Dear Son,
You're ten-years-old today. Ten years of all the typical parent stuff: worrying over every fever, jumping up and down when you took your first steps, lifting up the covers so you can crawl in next to me, yelling at the top of my lungs when you and your sister won't stop fighting.
Credit: Gamma-Ray Productions.
And with those ten years also came the not-so-typical-parent stuff: wondering why you weren't talking, despairing through the tantrums that came with frightening frequency, clutching your diagnosis papers in my shaking hands as the tears fell and I knew. I knew the truth.
I didn't have the kid I thought I was going to have, the one I wanted to have. And I never, ever would.
That's a hard thing to admit, my love, and I'll ask you to forgive me for those thoughts. I know you will, because you just don't have it in you to ever hold a grudge. You live in the here and now, and for you, one apology is always good enough.
The truth is that if someone had told me before you were born that I could pick between a "normal" kid, and a kid with autism, I wouldn't have picked you. I wouldn't have picked you, and my life would have been very, very different.
I wouldn't have had those ten years of explaining to people why you repeat movie dialogue on an endless loop, or why you take them so literally all the time.
Ten years of giving you comfortable routines that make you feel safe and grounded, but riding the fine line between turning something into a routine when you need to branch out and push out of your comfort zone.
Ten years of teaching you to live in a world that isn't always going to accommodate you like I do. Or your sister does. Or your teachers do.
Ten years of explaining, over and over, that the neighborhood friends you used to play with can't play today, when really, they don't want to play with you because you're weird now, and don't play like they do at this age.

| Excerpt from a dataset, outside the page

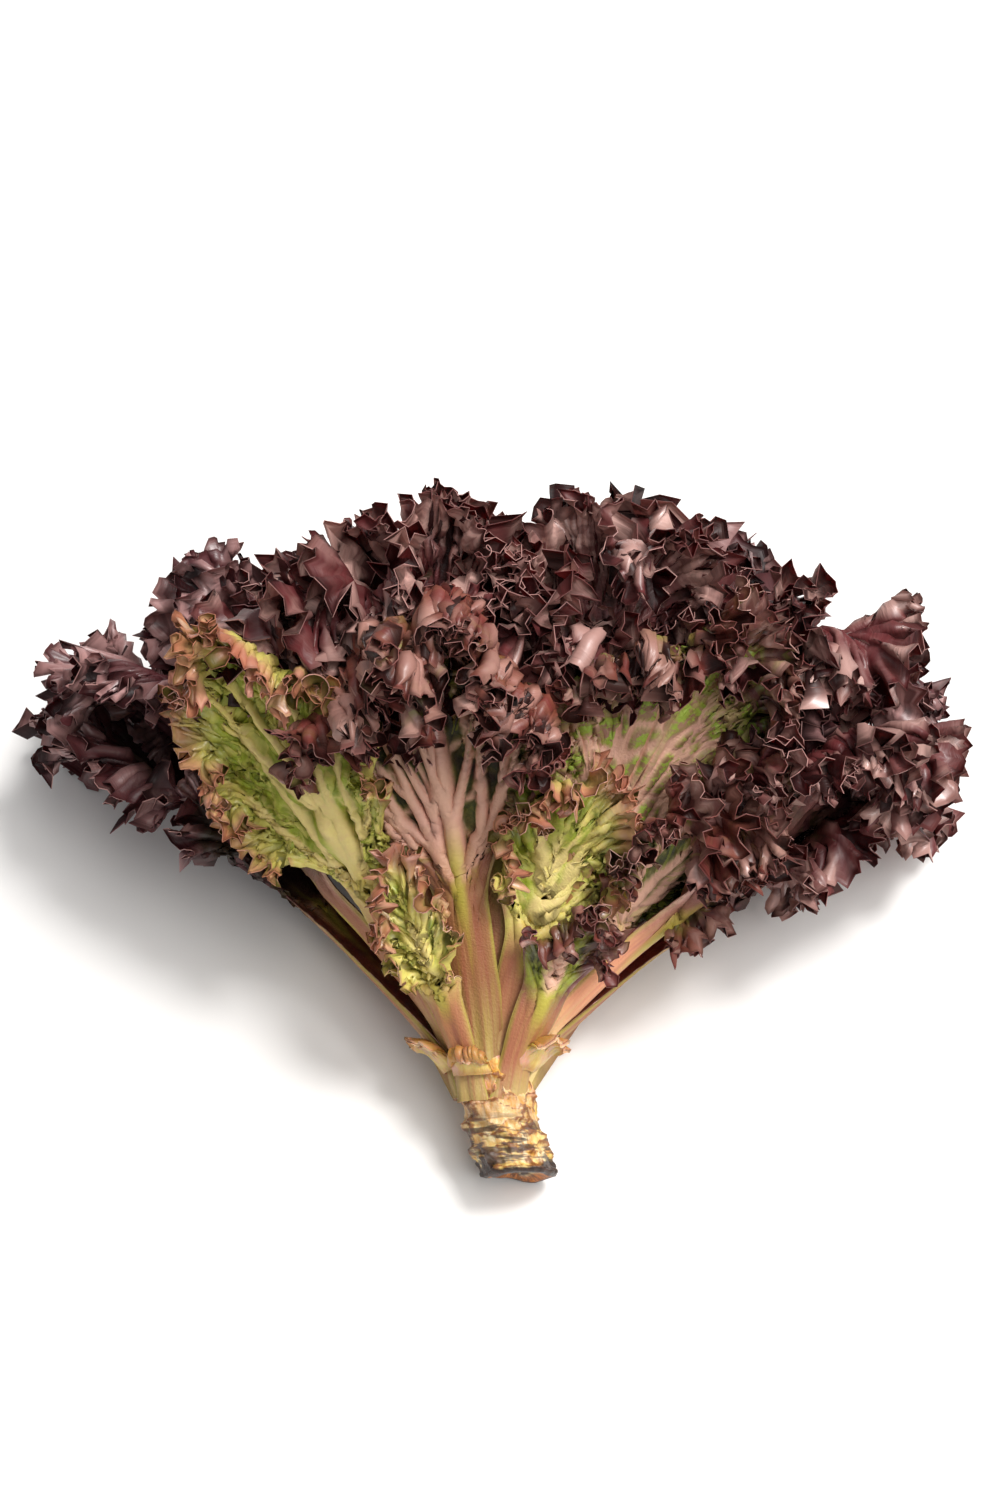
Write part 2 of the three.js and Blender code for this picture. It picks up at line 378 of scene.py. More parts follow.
def net_field(leaf, a, s, random):
    """Borders of the long cells between the ribs, from 0 to 1."""
    focus = NET_FOCUS * leaf.length
    spread = np.arctan2(a, np.maximum(s - focus, 1e-3))
    reach = np.hypot(a, s - focus)
    long, wide = leaf.cell
    nearest = np.full(a.shape, 1e9)
    second = np.full(a.shape, 1e9)
    for radius in np.arange(0.06 * leaf.length, 0.85 * leaf.length, long * 0.9):
        across = max(3, round(2 * NET_SPAN * radius / wide))
        for heading in (np.arange(across) + random.uniform(0, 1)) / across * 2 * NET_SPAN - NET_SPAN:
            heading += random.uniform(-0.3, 0.3) * 2 * NET_SPAN / across
            r = radius + random.uniform(-0.35, 0.35) * long
            near = (np.abs(reach - r) < 2.5 * long) & (np.abs(spread - heading) * r < 3 * wide)
            d = np.hypot((reach[near] - r) / long, (spread[near] - heading) * r / wide)
            was, next_was = nearest[near], second[near]
            second[near] = np.where(d < was, was, np.minimum(next_was, d))
            nearest[near] = np.minimum(was, d)
    return np.exp(-(((second - nearest) / leaf.net_width) ** 2)) * smoothstep(4, 14, reach)


# ---- The leaf's surface ----
SUNK_BASE = 1.6  # how far a leaf's foot is sunk into the stem
BASE_BLEND = 7.0
# Layers of noise: size one way, size the other way, weight, salt
CRINKLES = [(4.5, 5, 1.0, 6), (2.6, 3, 0.6, 7)]
BLISTERS = [(7, 9, 1.0, 13), (3.6, 5, 0.6, 14)]
STUB_BUMPS = [(2.0, 9, 0.25, 1), (4, 4, 0.3, 2)]
TOOTH_REACH = 9  # how far from the margin a tooth moves the leaf
LEAN_SHARE = 0.6  # how much of its height a tooth leans out of the leaf
CUFF_VARIES = 0.3
NARROW_CUFF = 0.5  # the cuff's size on the leaf's sides, as a share of that at its tip
FADE_OF_FRILL = 0.6  # power by which frills fade towards the stalk
SKIN = 0.12  # half the thickness of the blade at its margin
SKIN_GAIN = 0.1  # and what it gains inwards


def outward_sign(p, normal):
    """1 if the grid's normals point away from the stem's axis, and -1 if they point to it."""
    radial = p - CROWN
    radial -= ALONG * (radial @ ALONG)[..., None]
    return np.sign((normal * radial).sum())


def smooth_leaf(leaf, a, s):
    """The leaf before its frills, and the sign that makes its grid's normals point outwards."""
    length = leaf.length
    turn = math.radians(leaf.turn)
    radius, _ = profile(leaf.nest, turn, s)
    swing = MAX_WRAP * np.tanh(a / (radius * MAX_WRAP))
    below = leaf.drop * smoothstep(22, 0, s) ** 2
    p = place(leaf.nest, turn + swing, np.maximum(s - below, 0))
    p = p + ALONG * np.minimum(s - below, 0)[..., None]
    normal = grid_normals(p)
    sign = outward_sign(p, normal)
    slow = noise(a / 34, s / 40, leaf.seed + 1) * 3.0 * smoothstep(0.25, 0.6, s / length)
    slow = slow - SUNK_BASE * smoothstep(BASE_BLEND, 0, s)
    return p + normal * (sign * slow)[..., None], sign


def bent(p, lean, bend):
    """The grid with each step from row to row turned towards lean by the angle bend halfway up it."""
    gap = np.linalg.norm(np.diff(p, axis=0), axis=-1)
    middle = (bend[1:] + bend[:-1]) / 2
    move = unit(np.diff(p, axis=0)) * (gap * (np.cos(middle) - 1))[..., None]
    move = move + lean * (gap * np.sin(middle))[..., None]
    return p + np.concatenate([np.zeros((1, *p.shape[1:])), np.cumsum(move, 0)])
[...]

It hasn't always been an easy ten years.
I've had friends ask me if I've ever wondered what you'd be like if you weren't a child with autism. I tell them the truth: No, not really. Other than the fleeting thought of what a great football player you would have made or a very real occasional wish that you could tell me what was going on in that mind of yours, I don't think about you that way, much.
Because that boy wouldn't be you. Ten years have taught me that autism isn't a terrible curse. It isn't a horrible tragedy. It isn't a vicious disease that robs you of who you are. It is who you are, as surely as your brown eyes or the chin you got from my side of the family.
I'd like to go back in time and swat those tear-stained diagnosis papers out of my younger self's shaking hands and say, "These are just words! Just words on paper! And you're going to learn how to speak and understand and communicate without all those words! And most of all, you're going to learn that no one can capture this kid with letters and lines and graphs and metrics."
More than anything, I would tell her that she'd pick you, autism and all. She'd pick you over and over and never have a thought for having a son who was anything less than you. Ever.
There's no way I'd miss out on ten years of a belly laugh so loud and grand that no one hearing it is immune.
No way I'd miss ten years of life lessons in patience and communication -- lessons, I might add, that have served me immeasurably in my interactions in the workplace, with friends and neighbors, with family. I've learned to pay attention to more than words, because words can't always be taken at face value, and some people aren't so good with words, but have value to communicate anyway.
I wouldn't trade for one moment all the times I despaired, wondering if you'd ever be able to accomplish a certain thing, only to watch you pole vault over it when you were good and ready, standing triumphant on the other side with that smirky, sideways grin of yours.
Even on it's very worst days, I wouldn't trade a minute of this last decade with you, or give up a single lesson that you so carefully and patiently taught me, between the hugs and fistfuls of bacon and Disney songs sung at the top of our lungs. Lessons about perseverance, about love when you can't even find a way to say the word love, about making your way when the way everybody makes you go tries to trip you up on a regular basis.
A friend told me once that you are free to be yourself with me. That I am your safe place. The truth is, though, that you are mine. In your over-exuberant embrace, I find unconditional acceptance, no matter how bad my day has been, no matter how rotten of a mother I feel like I am today, no matter if I have $19 in the checking account and we have to stay in and watch a DVD instead of going out to a movie. You love me no matter what, and you make it clear to me that every single day, you'd pick me again and again.
God in all his wisdom did the picking for us both, knowing I'd be a better person for who you came to be.
Happy Birthday, little man, on this, the first decade of a life that makes a difference, every single day.